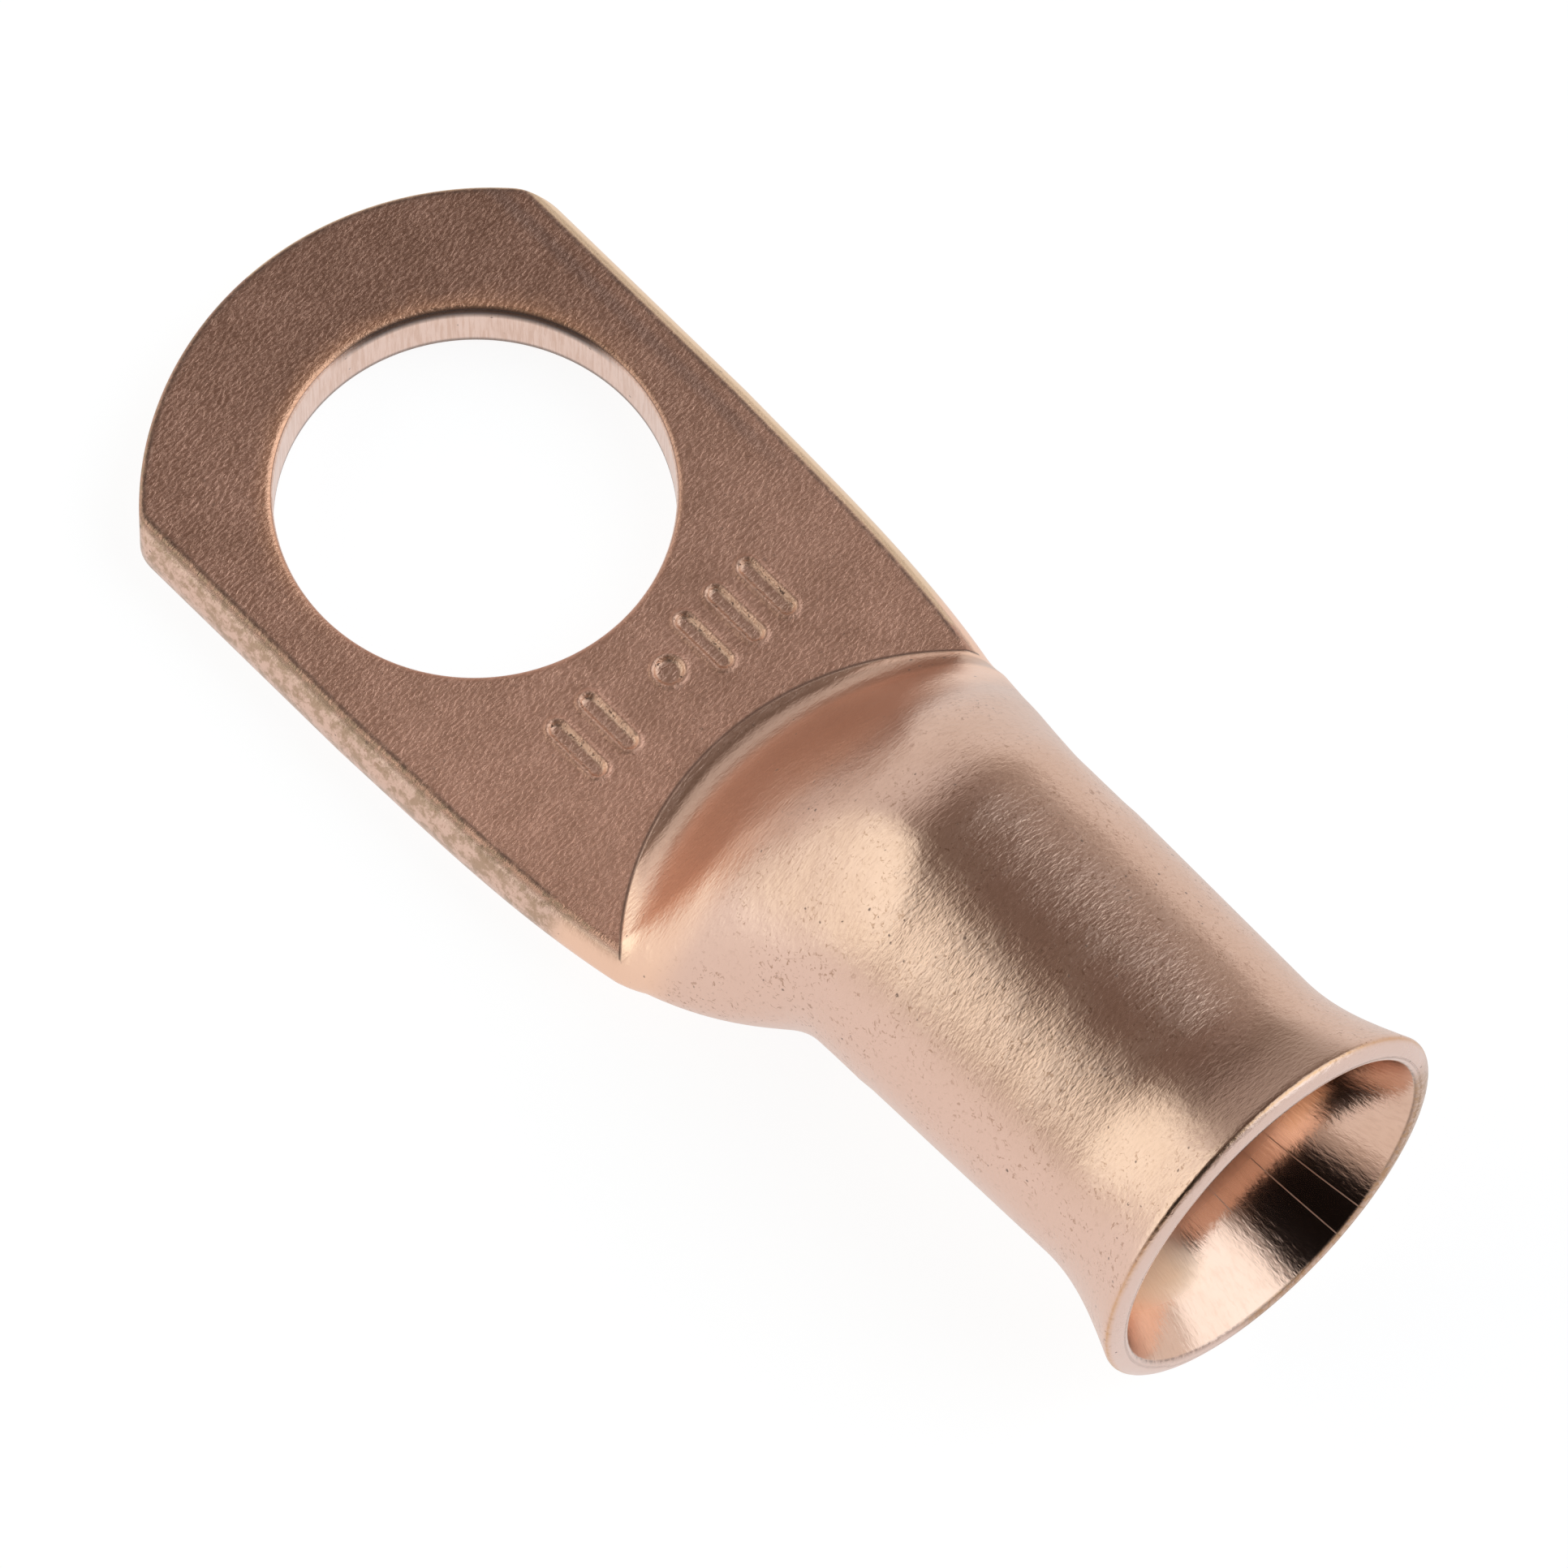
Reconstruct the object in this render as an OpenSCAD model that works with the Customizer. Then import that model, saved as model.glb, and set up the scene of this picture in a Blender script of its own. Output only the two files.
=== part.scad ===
// Copper cable lug: a tube with one end pressed flat into a palm with a stud hole, and
// the other left round for the cable, with a flared mouth. The origin is the centre of the
// stud hole on the palm's underside. X runs along the barrel towards the mouth and Z is up.

/* [Palm] */
// Diameter of the stud hole
hole_d = 8.4; // [6:0.1:9]
// Width of the palm across its bulged sides
palm_w = 11.7; // [11:0.1:13]
// How far each side bulges past the flat faces
edge_bulge = 0.42; // [0.2:0.02:0.6]
// Distance from the hole's centre to the tip
tip_reach = 6.9; // [6:0.1:8]
// Radius of the rounded tip, seen from above
tip_r = 7.3; // [6.6:0.1:9]

/* [Shoulder] */
// Distance from the hole's centre to the middle of the curved shoulder
shoulder_x = 7.7; // [6.8:0.1:9]
// Radius of the curved shoulder, seen from above
shoulder_r = 6.5; // [6.4:0.1:9]
// How far past the shoulder the straight slope would meet the palm, if nothing curved up to it
foot_run = 0.45; // [0.3:0.05:0.8]
// How late the foot of the slope curves up, as a power
foot_power = 2; // [2:0.2:4]
// How far short of the round barrel the crest of the slope levels out
crest_gap = 0.05; // [0:0.05:1]
// How softly the crest rounds over
crest_round = 0.35; // [0.2:0.05:0.6]
// How soon the slope rounds over from side to side, where 1 rounds it evenly as it rises
crown_power = 1.6; // [1:0.1:3]

/* [Flanks] */
// Distance from the hole's centre to where the palm starts to narrow
taper_start = 3; // [1:0.5:6]
// How much each side of the palm comes in for each millimetre past there
palm_taper = 0.025; // [0:0.005:0.04]
// How late the flanks close in on the barrel, where a higher power closes them later
taper_power = 3.4; // [2:0.2:5]
// How softly the flanks run out into the round barrel
run_out = 0.2; // [0.05:0.05:0.4]
// How late the widest line climbs from the palm's sides to the barrel's, as a power
side_power = 1.5; // [1:0.1:2]

/* [Barrel] */
// Distance from the hole's centre to the start of the round barrel
barrel_start = 14.4; // [13:0.1:16]
// Length of the round barrel, with its flared mouth
barrel_len = 9.7; // [8:0.1:20]
// Outside diameter of the tube
barrel_od = 7.9; // [7.2:0.1:8.6]
// Wall thickness of the tube
wall = 0.75; // [0.5:0.05:0.9]
// How much narrower the barrel has drawn just before the flare
waist_draw = 0.18; // [0:0.02:0.3]

/* [Mouth] */
// Outside diameter of the flared lip
flare_od = 9.16; // [8.6:0.02:10]
// Length of the flare
flare_len = 2.9; // [2:0.1:4]
// Thickness of the drawn-out lip
lip_t = 0.55; // [0.4:0.05:0.7]
// How far the lip's edge is rounded
lip_round = 0.15; // [0.05:0.05:0.3]

/* [Hidden] */

// Both walls of the tube, pressed together
palm_t = 2 * wall;
barrel_r = barrel_od / 2;
bore_r = barrel_r - wall;
mouth_x = barrel_start + barrel_len;
flare_start = mouth_x - flare_len;
// Angle of the flared wall at the lip, which its edge is square to
lip_angle = atan((flare_od / 2 - barrel_r) * PI / 2 / flare_len);
// Where the flanks reach the barrel's width, before their soft run-out
taper_end = taper_start + (barrel_start - taper_start) / (1 + run_out) ^ (1 / taper_power);
// Where the straight slope would meet the palm, and where the curve of its foot ends
foot_x = shoulder_x + foot_run;
foot_end = shoulder_x + foot_run * foot_power / (foot_power - 1);
// Length over which the slope would rise to the crest if nothing rounded it over
slope_run = (barrel_start - crest_gap - foot_x) / (1 + crest_round);
slope_angle = atan((barrel_od - palm_t) / slope_run);
// Where the two pressed walls part, a wall's thickness inside the slope's foot
hollow_start = foot_x + wall * tan(slope_angle / 2);
// Length over which the hollow opens from nothing to its first section
hollow_lead = 0.1;
// The lofted shapes end this much inside the round ones that carry them on
seat = 0.02;
// How far the lofted shapes run on into the round ones
lap = 0.2;
// Overshoot of a cutting shape past the face that it cuts
over = 1;
ring_points = 72;
palm_rings = 4;
foot_rings = 5;
slope_rings = 16;
flare_steps = 8;
lip_steps = 6;

function mix(a, b, t) = a + (b - a) * t;

// Follows v up to about 1 and stays at 1 after it, rounded over k on either side
function level_off(v, k) =
    v <= 1 - k ? v
    : v >= 1 + k ? 1
    : 1 - (1 + k - v) ^ 2 / (4 * k);

// How far the tube has opened at x, from the flat palm, 0, to the round barrel, 1
function opening(x) =
    level_off(max(0, (x - taper_start) / (taper_end - taper_start)) ^ taper_power, run_out);

// Rise of the tube's top line from a sharp foot at x0, 0, to the crest, 1
function rise(x, x0) = level_off(max(0, x - x0) / slope_run, crest_round);

// The same for the outside, which curves up from the shoulder
function pressed_rise(x) =
    x >= foot_end ? rise(x, foot_x)
    : rise(foot_end, foot_x) * (max(0, x - shoulder_x) / (foot_end - shoulder_x)) ^ foot_power;

// How far the curved shoulder falls back at y from its middle
function set_back(y) = shoulder_r - sqrt(shoulder_r ^ 2 - y ^ 2);

// Share of that curve which a section at station x keeps: all of it up to the shoulder and
// none at the barrel
function curve_share(x) =
    min(1, max(0, (barrel_start - x) / (barrel_start - shoulder_x)));

// Half width of the tube at x, less an inset for the inside of its wall
function half_width(x, inset) =
    mix(palm_w / 2 - palm_taper * max(0, x - taper_start), barrel_r - seat, opening(x))
    - inset;

// Place along the tube of the point at share s of the half width, on a section that curves
// with the shoulder
function along(station, s, inset) =
    let (
        first_x = station + curve_share(station) * set_back(half_width(station, inset) * s),
        y = half_width(first_x, inset) * s
    )
    station + curve_share(station) * set_back(y);

// One section of the tube, as points round it. The palm's flat faces with elliptical sides
// grow into a circle: the upper face with the rise of the slope, the lower one with the
// opening. An inset of one wall gives the hollow.
function section(station, inset) = [
    for (i = [0 : ring_points - 1])
        let (
            angle = 360 * i / ring_points,
            is_top = angle <= 180,
            lift = inset > 0 ? rise(station, hollow_start) : pressed_rise(station),
            x = along(station, cos(angle), inset),
            half = half_width(x, inset),
            face = half - edge_bulge,
            flat = face * (is_top ? (1 - lift) ^ crown_power : 1 - opening(x)),
            crest_z = mix(palm_t, barrel_od - seat, lift) - inset,
            floor_z = mix(0, seat, opening(x)) + inset,
            side_z = mix(palm_t / 2, barrel_r, opening(x) ^ side_power),
            mid_z = min(side_z, (crest_z + floor_z) / 2),
            y = half * cos(angle),
            bend = max(0, abs(y) - flat) / (half - flat),
            reach = sqrt(max(0, 1 - bend ^ 2))
        )
        [x, y, mix(mid_z, is_top ? crest_z : floor_z, reach)]
];

// Solid through a list of sections, each with ring_points points
module loft(sections) {
    n = ring_points;
    last = len(sections) - 1;
    sides = [
        for (k = [0 : last - 1], i = [0 : n - 1])
            let (a = k * n + i, b = k * n + (i + 1) % n)
            each [[a, a + n, b + n], [a, b + n, b]]
    ];
    // An end is closed by upright strips, because its section curves with the shoulder
    start_cap = [
        for (i = [0 : n / 2 - 1])
            each [
                if (i < n / 2 - 1) [i, i + 1, n - i - 1],
                if (i > 0) [i, n - i - 1, n - i]
            ]
    ];
    end_cap = [for (f = start_cap) [for (i = [2 : -1 : 0]) f[i] + last * n]];
    polyhedron(
        points = [for (s = sections) each s],
        faces = concat(sides, start_cap, end_cap)
    );
}

// Outside of the palm and of the slope up to the barrel
module skin() {
    palm_start = -tip_reach - set_back(palm_w / 2) - over;
    palm = [
        palm_start,
        for (k = [0 : palm_rings - 1]) mix(taper_start, shoulder_x, k / palm_rings)
    ];
    foot = [for (k = [0 : foot_rings - 1]) mix(shoulder_x, foot_end, k / foot_rings)];
    slope = [for (k = [0 : slope_rings]) mix(foot_end, barrel_start + lap, k / slope_rings)];
    loft([for (station = concat(palm, foot, slope)) section(station, 0)]);
}

// Room between the two walls, from where they part to just inside the straight bore
module hollow() {
    first = hollow_start + hollow_lead;
    last = barrel_start + 2 * lap;
    slope = [for (k = [0 : slope_rings]) mix(first, last, k / slope_rings)];
    loft([for (station = slope) section(station, wall)]);
}

// Space that the rounded tip keeps of the palm
module tip_outline() {
    translate([tip_r - tip_reach, 0, -over]) cylinder(r = tip_r, h = palm_t + 2 * over, $fn = 120);
    translate([tip_r - tip_reach, -palm_w, -over])
        cube([mouth_x, 2 * palm_w, barrel_od + 2 * over]);
}

// Point on the flared wall, on its outer face where side is 1 and on its inner one where it
// is -1. Share 0 is at the waist and 1 at the lip, along a quarter wave that ends steepest.
function flare_point(share, side) =
    let (
        waist_r = side > 0 ? barrel_r - waist_draw / 2 : bore_r,
        lip = lip_point(90 * side)
    )
    [mix(flare_start, lip[0], share), mix(waist_r, lip[1], 1 - cos(90 * share))];

// Point on the rounded edge of the lip, from the inner face, -90, to the outer one, 90
function lip_point(angle) =
    let (
        out = lip_round * cos(angle),
        up = lip_t / 2 * sin(angle)
    )
    [
        mouth_x - norm([lip_round * cos(lip_angle), lip_t / 2 * sin(lip_angle)])
            + out * cos(lip_angle) - up * sin(lip_angle),
        flare_od / 2 - norm([lip_round * sin(lip_angle), lip_t / 2 * cos(lip_angle)])
            + out * sin(lip_angle) + up * cos(lip_angle)
    ];

// Wall of the round barrel with its flared mouth, turned about the barrel's axis
module barrel() {
    profile = concat(
        [[barrel_start, bore_r], [barrel_start, barrel_r]],
        [for (k = [0 : flare_steps]) flare_point(k / flare_steps, 1)],
        [for (k = [1 : lip_steps - 1]) lip_point(90 - 180 * k / lip_steps)],
        [for (k = [flare_steps : -1 : 0]) flare_point(k / flare_steps, -1)]
    );
    translate([0, 0, barrel_r])
        rotate([0, 90, 0])
        rotate_extrude($fn = 120)
        polygon([for (p = profile) [p[1], p[0]]]);
}

module lug() {
    color("#b87a5e")
    difference() {
        union() {
            intersection() {
                skin();
                tip_outline();
            }
            barrel();
        }
        hollow();
        translate([0, 0, -over]) cylinder(d = hole_d, h = palm_t + 2 * over, $fn = 120);
    }
}

lug();
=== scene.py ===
"""Copper cable lug: a detailed mesh of the whole lug on the CAD frame, its copper, the light and the camera.

The mesh is worked out in millimetres and scaled to metres when it is made."""
import math
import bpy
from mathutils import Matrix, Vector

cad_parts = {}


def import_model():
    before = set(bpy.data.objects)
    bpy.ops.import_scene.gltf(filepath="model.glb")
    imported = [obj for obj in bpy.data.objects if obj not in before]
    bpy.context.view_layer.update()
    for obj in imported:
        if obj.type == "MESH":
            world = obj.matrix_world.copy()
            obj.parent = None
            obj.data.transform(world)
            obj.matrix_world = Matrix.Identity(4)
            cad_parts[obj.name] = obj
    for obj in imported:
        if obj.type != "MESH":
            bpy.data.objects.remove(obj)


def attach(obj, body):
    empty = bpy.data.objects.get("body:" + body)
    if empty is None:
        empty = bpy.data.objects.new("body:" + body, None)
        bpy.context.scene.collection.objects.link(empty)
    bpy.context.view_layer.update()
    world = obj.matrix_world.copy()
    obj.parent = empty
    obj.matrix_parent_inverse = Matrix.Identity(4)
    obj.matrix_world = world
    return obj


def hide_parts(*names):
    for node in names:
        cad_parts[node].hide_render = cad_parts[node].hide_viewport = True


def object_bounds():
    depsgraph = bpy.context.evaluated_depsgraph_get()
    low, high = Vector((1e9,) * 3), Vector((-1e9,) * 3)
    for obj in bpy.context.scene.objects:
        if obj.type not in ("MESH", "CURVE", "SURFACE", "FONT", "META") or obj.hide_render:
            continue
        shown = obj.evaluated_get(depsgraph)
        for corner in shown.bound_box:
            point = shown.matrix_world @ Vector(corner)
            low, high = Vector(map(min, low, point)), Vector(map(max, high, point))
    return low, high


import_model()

from types import SimpleNamespace

import bmesh
import bpy
import numpy as np
from mathutils import Matrix, Vector
from mathutils.geometry import delaunay_2d_cdt

cad_lo, cad_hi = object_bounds()
MM = 0.001

# Sizes of the lug in millimetres. They start from the CAD's, and some were fitted further to the photo.
# The near side is the one of negative Y, nearer to the camera, and the far side is the other.
MOUTH_X = cad_hi.x / MM
TIP_REACH = -cad_lo.x / MM
FLARE_OD = (cad_hi.z - cad_lo.z) / MM
HOLE_R = 4.2
PALM_W = 11.7
EDGE_BULGE = 0.42
TIP_R = 7.3
SHOULDER_X = 7.62     # the pressed crease, a little flatter in its curve than the CAD's
SHOULDER_R = 7.0
FOOT_X = 8.3          # where the line of the straight slope meets the palm
FOOT_DELAY = 0.25     # in the middle the foot curves up this far past the crease
FOOT_KINK = 0.15      # share of the slope that the foot takes at once
NEAR_KINK = 0.18      # and how much more it takes at its near end,
NEAR_LEVEL = 0.35     # where it holds that slope for this long
CREST_END = 14.75     # the crest is level from here
CREST_ROUND = 0.45
CREST_SKEW = 0.9      # how much further along the crest comes on the near side
TAPER_START = 3.1
TAPER_POWER = 3.37
RUN_OUT = 0.13
PALM_TAPER = 0.026
PALM_TAPER_START = 2.0
SIDE_POWER = 1.54
SIDE_KINK = 0.7       # how crisply the palm's upper edge turns over
CROWN_POWER = 1.5
PLATEAU = 0.25        # how wide the slope's top stays flat towards the crest
PLATEAU_LIFT = (0.4, 0.8)   # shares of the rise between which it comes in
KINK_LIFT = (0.0, 0.12)     # shares between which the palm's crisp upper edge goes out
SOFT_LIFT = (0.1, 0.5)      # shares between which the widest line softens
FLANK_EASE = 0.18
MID_SOFT = 0.4        # how softly the widest line gives way to half of the crest's height
PALM_SHIFT = (0.08, 0.02)   # the hole is off the palm's middle by this, at the tip and at the shoulder
MARK_SHIFT = 0.02           # the mask of the die marks moves by this much with it
MOUTH_TILT = 0.028          # the lip is cut this much out of square,
MOUTH_SHIFT = 0.05          # and lies this much to the near side
GABLE, GABLE_X = 0.08, 14.8  # the barrel's near shoulder is flattened by this much, most of all there,
GABLE_REACH = (2.5, 2.2)    # over about this length before and after it
BARREL_START = 14.4
BARREL_OD = 7.9
WALL = 0.75
WAIST_DRAW = 0.18
FLARE_LEN = 2.9
LIP_T = 0.55
LIP_ROUND = 0.15
TIP_START = -2.0      # where the palm's straight sides end and the outline of its tip begins

# Plain die marks on the palm, between the hole and the shoulder
BAR_X = (5.15, 6.35)
BAR_Y = (2.9, 2.0, 1.1, -1.6, -2.5)
BAR_HALF = 0.17
DOT = (5.75, 0.1)
DOT_R = 0.3
MARK_DEPTH = 0.09
MARK_BURR = 0.035     # height of the burr round each mark
MARK_ZONE = (4.7, 6.85, -3.3, 3.5)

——

▸ Given request:
Everything from the first line above through the line that contains "and Z is up." should be duplicated exactly, please, and nothing beyond it.

▸ Response to the exercise:
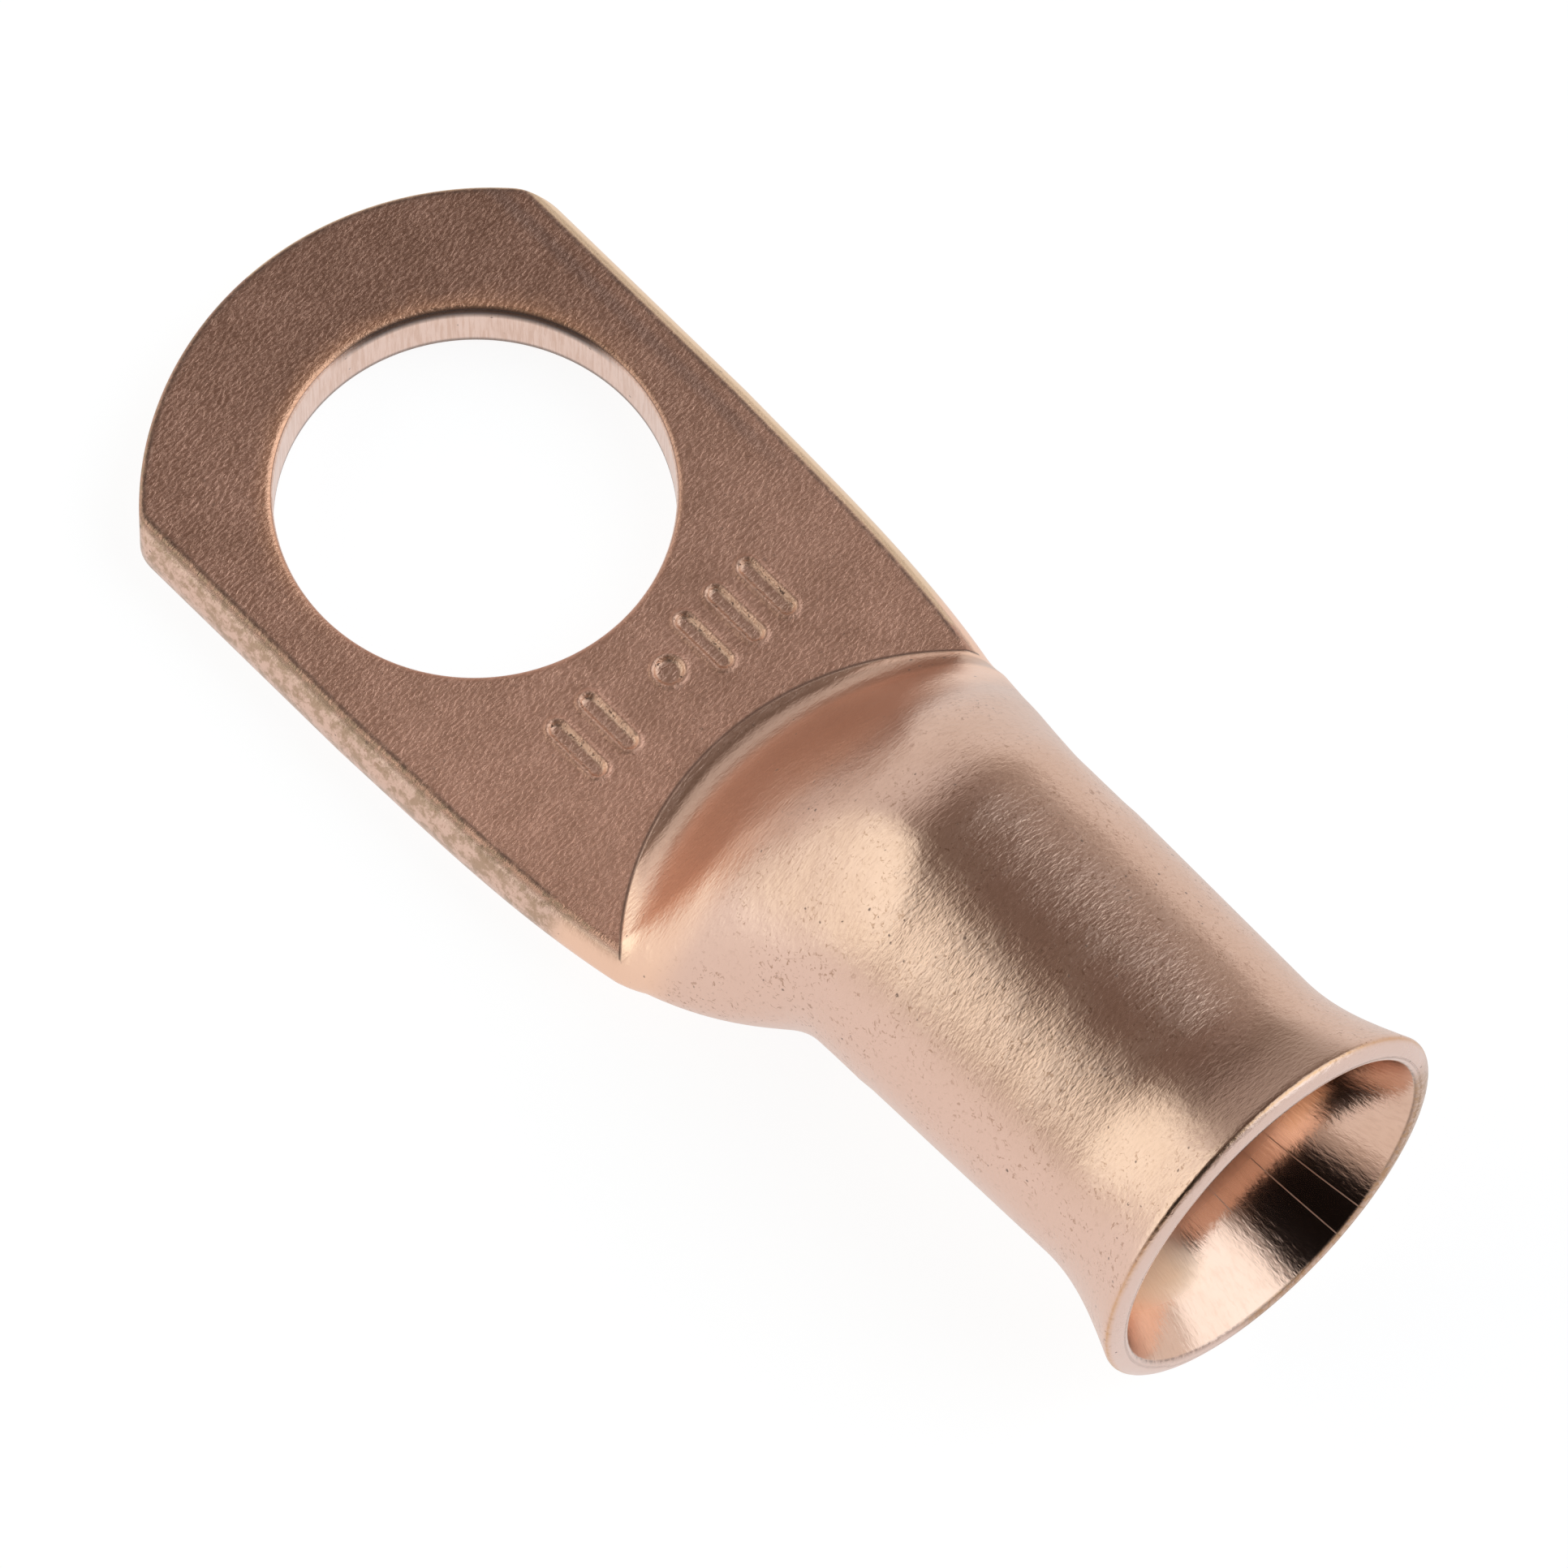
Reconstruct the object in this render as an OpenSCAD model that works with the Customizer. Then import that model, saved as model.glb, and set up the scene of this picture in a Blender script of its own. Output only the two files.
=== part.scad ===
// Copper cable lug: a tube with one end pressed flat into a palm with a stud hole, and
// the other left round for the cable, with a flared mouth. The origin is the centre of the
// stud hole on the palm's underside. X runs along the barrel towards the mouth and Z is up.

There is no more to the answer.